Another angelic toddler face.
Another small human brutalised by those there to love and nurture him. Another tiny life extinguished by the inability of adults in contact with him to share doubts or properly articulate them. Another outing for the sickeningly ubiquitous cliche "lessons will be learned".
The recitation of the life and truly awful times of little Daniel Pelka was simply unbearable. The list of clues as to his distress long enough to invite incredulity that nobody anywhere joined some dots. And worse, that nobody anywhere thought to talk to the child himself.

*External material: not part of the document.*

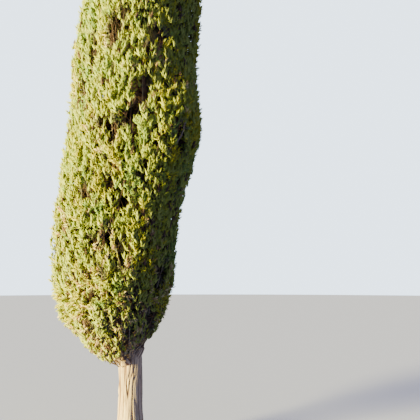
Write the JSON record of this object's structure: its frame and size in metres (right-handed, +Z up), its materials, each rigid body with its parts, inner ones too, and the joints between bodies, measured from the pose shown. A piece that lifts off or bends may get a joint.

As it happens, the Children and Young People (Scotland) Bill is being examined by Holyrood committees this week. Its range is ambitious, not least in its efforts to embed joint working and sharing of information about children's wellbeing across a wide spectrum of services responsible in various ways for their care and education. It's due to be passed by next spring, with full implementation over the next three years.
But what's important about this bill is its origins in a strategy which came into being under one Scottish administration in 2006 and has been embraced by successor governments. Getting it Right For Every Child (GIRFEC ) was an attempt to make universal provision just that; an acknowledgement that children had to be front and centre of any policies and processes. It was piloted in a few local authorities, most successfully by common consent and evaluation in Highland Region which became the exemplar when GIRFEC was rolled out nationwide, with patchier results, two years ago.
However, many of the core elements are embedded in the new bill: the importance of having a named person being responsible for the welfare and wellbeing of every child under 18; of that person being required by law to share information and or concerns with all other relevant professional agencies and they with her or him; of a lead officer being brought in where real vulnerability or impending crisis is identified - someone charged with making sure information and service integration becomes the prevailing practice rather than a pious hope.
A minority of those giving evidence in committee have talked about an intrusion into parental privacy. That cut no ice with the Information Commissioner who ruled quite clearly that an endangered child trumps data protection concerns. Would that the privacy of Daniel's mother and stepfather been intruded upon.
GIRFEC spawned another important acronym: SHANARI. It is the mental checklist everyone needs when dealing with the wellbeing of a child. Is he or she safe, healthy, active, nurtured, achieving respected, included? How can a child with multiple reported injuries be thought safe, or one seriously underweight healthy, or one scavenging for food nurtured? Harriet Dempster, who was the Director of Social Work in Highland at the time these policies were introduced, makes the important point that alongside professional responsibilities, what the bill calls corporate parenting, is the necessity for everyone in a community to make every child's welfare their business. Not in a nosy neighbour fashion, or in terms of malicious misreporting. But surely a ravenous child eating refuse would ring alarm bells with most folk? Or a scrawny fearful one? Or one living in a household which is the subject of repeated police calls responding to violent arguments?
Central to these reforms is not just that such a child's wellbeing should be the over-riding concern, but that we should acknowledge that centrality by listening to them. It's our casual dismissal of children's sometimes sotto voce cries for help which has also led to years of abuse going undetected only because they were not believed or given due consideration. Abuse is all too often at the hands of the so-called responsible adults charged with their care.
It's unrealistic to suppose we can stop every incident of child abuse, identify every perpetrator, always intervene in time to prevent tragedy. But we can make a big difference. We already have a culture in the Children's Hearings system which allows space for a child's voice. But too often the child in question has had minimal contact with their social worker or had to reprise their story with a changing cast list. We need to fix that too.